STORED DATA
>>
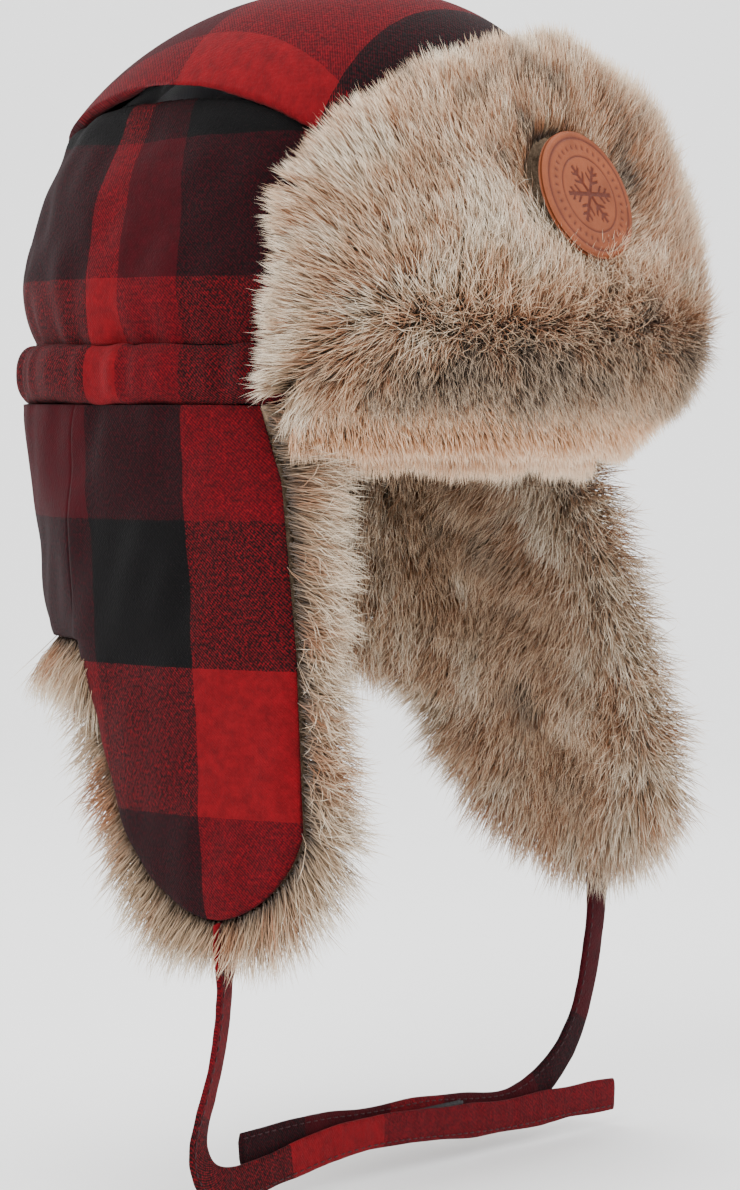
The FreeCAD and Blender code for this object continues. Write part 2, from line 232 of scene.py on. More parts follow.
# ---------------------------------------------------------------- finishes

def shown(red, green, blue):
    """A colour kept as plain shares, so that two yarns mix evenly to the eye."""
    return (red / 255, green / 255, blue / 255, 1.0)


YARNS = {
    "R": shown(101, 14, 22),  # red
    "M": shown(54, 6, 16),  # maroon
    "K": shown(12, 11, 12),  # black
    "D": shown(3, 9, 9),  # the deepest black, which stays black beside maroon
}


def bands(finish, value, starts, low, high):
    """Yarn colours by position: each band starts at its (millimetres, yarn)."""
    span = high - low
    stops = [(max(0.0, (at - low) / span), YARNS[yarn]) for at, yarn in starts]
    return finish.ramp((value - low) * (1 / span), stops, "CONSTANT")


def plaid(name, warp, weft, reach=420.0):
    """Napped wool twill whose warp and weft bands cross, both listed in millimetres."""
    finish = Finish(name, Specular_IOR_Level=0.08, Sheen_Weight=0.02, Sheen_Roughness=0.6)
    across, along, flat = finish.cloth()
    drift = finish.noise(flat, 260.0, 2.0)
    wander = (drift - 0.5) * 0.8
    warp_yarn = bands(finish, across + wander, warp, -reach, reach)
    weft_yarn = bands(finish, along + wander, weft, -reach, reach)
    twill = ((across + along) * (TURN / 1.15)).sine()
    pick = ((along * 0.6 - across) * (TURN / 1.4)).sine()
    mottle = finish.noise(flat, 850.0, 3.0, 0.7)
    share = (twill * 0.3 + pick * 0.12 + (mottle - 0.5) * 2.8 + 0.5).clamp()
    mixed = finish.mix(share, warp_yarn, weft_yarn)
    woven = finish.add("ShaderNodeGamma", {}, {0: mixed, 1: 2.2})
    nap = finish.noise(flat, 240.0, 4.0, 0.65)
    # Painted shade and light: the cloth's colour is darkened where the nap's bump is low and lightened where
    # it is high.
    shade = finish.ramp(nap, [(0.3, (0.62,) * 3 + (1,)), (0.72, (1.18,) * 3 + (1,))])
    nap_shaded_cloth = finish.mix(1.0, woven, shade, "MULTIPLY")
    lint = finish.noise(flat, 1500.0, 2.0, 0.6)
    fuzz = (lint - 0.66).above(0.0) * 0.05
    hairy = finish.mix(fuzz, nap_shaded_cloth, colour(120, 80, 80))
    height = share * 0.5 + nap * 0.8 + mottle * 0.6
    finish.surface(
        Base_Color=hairy,
        Roughness=nap * 0.2 + 0.78,
        Normal=finish.bump(height, 0.5, 0.0006),
    )
    return finish.material


def pile(name, root, light, warm, dark, tip_light, tip_warm, tip_dark):
    """Fur strands: u of the map is a strand's tone from light to dark, v runs root to tip."""
    finish = Finish(name, Specular_IOR_Level=0.35, Roughness=0.52, Sheen_Weight=0.1)
    strand = finish.add("ShaderNodeUVMap", {"uv_map": "OFBake"})
    tone = finish.add("ShaderNodeSeparateXYZ", {}, {0: strand}, 0)
    rise = finish.add("ShaderNodeSeparateXYZ", {}, {0: strand}, 1)

    def along(middle, tip):
        stops = [(0.0, root), (0.34, middle), (0.62, middle), (0.86, tip), (1.0, tip)]
        return finish.ramp(rise, stops)

    pale = along(light, tip_light)
    rust = along(warm, tip_warm)
    deep = along(dark, tip_dark)
    first = finish.mix((tone * 2).clamp(), pale, rust)
    finish.surface(Base_Color=finish.mix((tone * 2 - 1).clamp(), first, deep))
    return finish.material


def backing_felt(name, dark, light):
    finish = Finish(name, Specular_IOR_Level=0.1, Roughness=0.95)
    place = finish.place()
    grain = finish.noise(place, 420.0, 4.0, 0.7)
    finish.surface(
        Base_Color=finish.ramp(grain, [(0.35, dark), (0.7, light)]),
        Normal=finish.bump(grain, 0.8, 0.002),
    )
    return finish.material


def lining_cloth():
    finish = Finish("quilted lining cloth", Specular_IOR_Level=0.4, Sheen_Weight=0.2)
    across, along, flat = finish.cloth()
    weave = (across * (TURN / 0.9)).sine() * (along * (TURN / 0.9)).sine()
    tone = finish.noise(flat, 60.0, 3.0)
    finish.surface(
        Base_Color=finish.ramp(tone, [(0.3, colour(24, 24, 27)), (0.7, colour(40, 40, 45))]),
        Roughness=tone * 0.3 + 0.35,
        Normal=finish.bump(weave, 0.25, 0.0003),
    )
    return finish.material


def badge_leather():
    finish = Finish("tan badge leather", Specular_IOR_Level=0.2)
    place = finish.place()
    press = finish.add("ShaderNodeAttribute", {"attribute_name": "pressed"}, output=2)
    grain = finish.noise(place, 900.0, 4.0, 0.7)
    cloud = finish.noise(place, 90.0, 3.0)
    stops = [(0.3, colour(104, 52, 28)), (0.7, colour(126, 66, 38))]
    tan = finish.ramp(cloud, stops)
    burnt = finish.mix(press * 0.85, tan, colour(72, 26, 16))
    finish.surface(
        Base_Color=finish.mix((grain - 0.55).clamp() * 0.8, burnt, colour(84, 42, 24)),
        Roughness=grain * 0.25 + 0.42 - press * 0.1,
        Normal=finish.bump(grain, 0.35, 0.0004),
    )
    return finish.material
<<
AIM OF THE EXERCISE
Recopy all the lines exactly as they appear.

TASK ANSWER
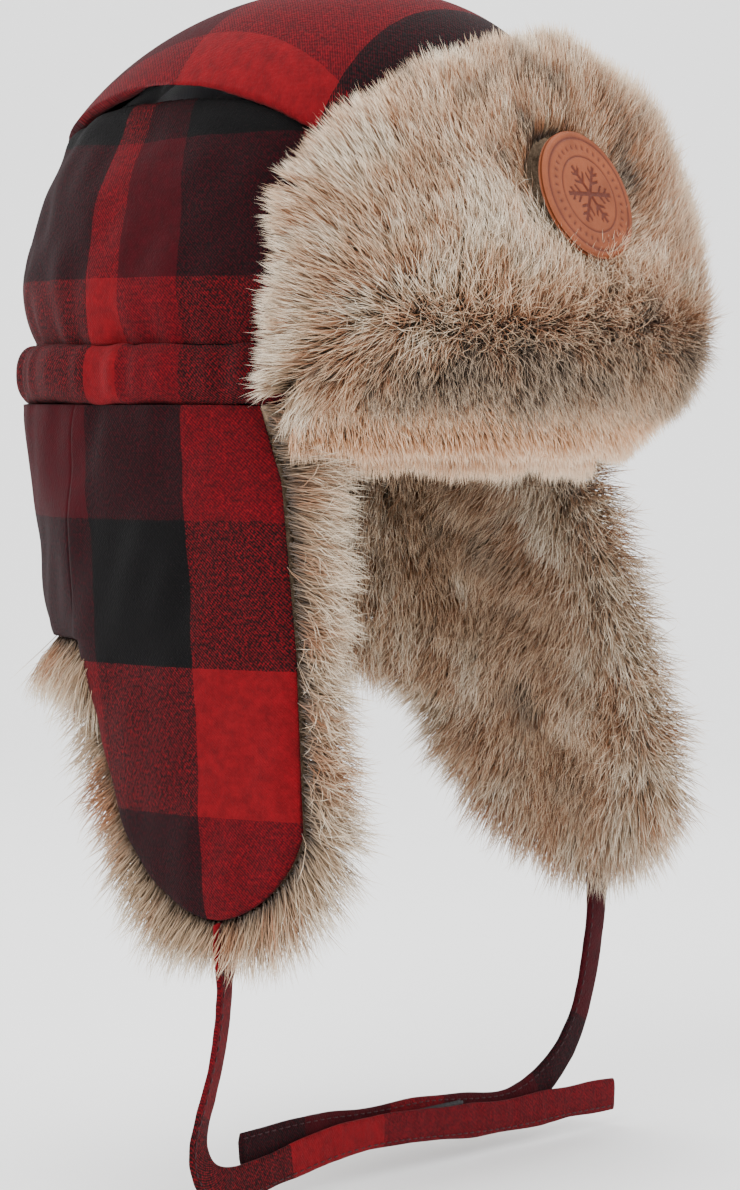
The FreeCAD and Blender code for this object continues. Write part 2, from line 232 of scene.py on. More parts follow.
# ---------------------------------------------------------------- finishes

def shown(red, green, blue):
    """A colour kept as plain shares, so that two yarns mix evenly to the eye."""
    return (red / 255, green / 255, blue / 255, 1.0)


YARNS = {
    "R": shown(101, 14, 22),  # red
    "M": shown(54, 6, 16),  # maroon
    "K": shown(12, 11, 12),  # black
    "D": shown(3, 9, 9),  # the deepest black, which stays black beside maroon
}


def bands(finish, value, starts, low, high):
    """Yarn colours by position: each band starts at its (millimetres, yarn)."""
    span = high - low
    stops = [(max(0.0, (at - low) / span), YARNS[yarn]) for at, yarn in starts]
    return finish.ramp((value - low) * (1 / span), stops, "CONSTANT")


def plaid(name, warp, weft, reach=420.0):
    """Napped wool twill whose warp and weft bands cross, both listed in millimetres."""
    finish = Finish(name, Specular_IOR_Level=0.08, Sheen_Weight=0.02, Sheen_Roughness=0.6)
    across, along, flat = finish.cloth()
    drift = finish.noise(flat, 260.0, 2.0)
    wander = (drift - 0.5) * 0.8
    warp_yarn = bands(finish, across + wander, warp, -reach, reach)
    weft_yarn = bands(finish, along + wander, weft, -reach, reach)
    twill = ((across + along) * (TURN / 1.15)).sine()
    pick = ((along * 0.6 - across) * (TURN / 1.4)).sine()
    mottle = finish.noise(flat, 850.0, 3.0, 0.7)
    share = (twill * 0.3 + pick * 0.12 + (mottle - 0.5) * 2.8 + 0.5).clamp()
    mixed = finish.mix(share, warp_yarn, weft_yarn)
    woven = finish.add("ShaderNodeGamma", {}, {0: mixed, 1: 2.2})
    nap = finish.noise(flat, 240.0, 4.0, 0.65)
    # Painted shade and light: the cloth's colour is darkened where the nap's bump is low and lightened where
    # it is high.
    shade = finish.ramp(nap, [(0.3, (0.62,) * 3 + (1,)), (0.72, (1.18,) * 3 + (1,))])
    nap_shaded_cloth = finish.mix(1.0, woven, shade, "MULTIPLY")
    lint = finish.noise(flat, 1500.0, 2.0, 0.6)
    fuzz = (lint - 0.66).above(0.0) * 0.05
    hairy = finish.mix(fuzz, nap_shaded_cloth, colour(120, 80, 80))
    height = share * 0.5 + nap * 0.8 + mottle * 0.6
    finish.surface(
        Base_Color=hairy,
        Roughness=nap * 0.2 + 0.78,
        Normal=finish.bump(height, 0.5, 0.0006),
    )
    return finish.material


def pile(name, root, light, warm, dark, tip_light, tip_warm, tip_dark):
    """Fur strands: u of the map is a strand's tone from light to dark, v runs root to tip."""
    finish = Finish(name, Specular_IOR_Level=0.35, Roughness=0.52, Sheen_Weight=0.1)
    strand = finish.add("ShaderNodeUVMap", {"uv_map": "OFBake"})
    tone = finish.add("ShaderNodeSeparateXYZ", {}, {0: strand}, 0)
    rise = finish.add("ShaderNodeSeparateXYZ", {}, {0: strand}, 1)

    def along(middle, tip):
        stops = [(0.0, root), (0.34, middle), (0.62, middle), (0.86, tip), (1.0, tip)]
        return finish.ramp(rise, stops)

    pale = along(light, tip_light)
    rust = along(warm, tip_warm)
    deep = along(dark, tip_dark)
    first = finish.mix((tone * 2).clamp(), pale, rust)
    finish.surface(Base_Color=finish.mix((tone * 2 - 1).clamp(), first, deep))
    return finish.material


def backing_felt(name, dark, light):
    finish = Finish(name, Specular_IOR_Level=0.1, Roughness=0.95)
    place = finish.place()
    grain = finish.noise(place, 420.0, 4.0, 0.7)
    finish.surface(
        Base_Color=finish.ramp(grain, [(0.35, dark), (0.7, light)]),
        Normal=finish.bump(grain, 0.8, 0.002),
    )
    return finish.material


def lining_cloth():
    finish = Finish("quilted lining cloth", Specular_IOR_Level=0.4, Sheen_Weight=0.2)
    across, along, flat = finish.cloth()
    weave = (across * (TURN / 0.9)).sine() * (along * (TURN / 0.9)).sine()
    tone = finish.noise(flat, 60.0, 3.0)
    finish.surface(
        Base_Color=finish.ramp(tone, [(0.3, colour(24, 24, 27)), (0.7, colour(40, 40, 45))]),
        Roughness=tone * 0.3 + 0.35,
        Normal=finish.bump(weave, 0.25, 0.0003),
    )
    return finish.material


def badge_leather():
    finish = Finish("tan badge leather", Specular_IOR_Level=0.2)
    place = finish.place()
    press = finish.add("ShaderNodeAttribute", {"attribute_name": "pressed"}, output=2)
    grain = finish.noise(place, 900.0, 4.0, 0.7)
    cloud = finish.noise(place, 90.0, 3.0)
    stops = [(0.3, colour(104, 52, 28)), (0.7, colour(126, 66, 38))]
    tan = finish.ramp(cloud, stops)
    burnt = finish.mix(press * 0.85, tan, colour(72, 26, 16))
    finish.surface(
        Base_Color=finish.mix((grain - 0.55).clamp() * 0.8, burnt, colour(84, 42, 24)),
        Roughness=grain * 0.25 + 0.42 - press * 0.1,
        Normal=finish.bump(grain, 0.35, 0.0004),
    )
    return finish.material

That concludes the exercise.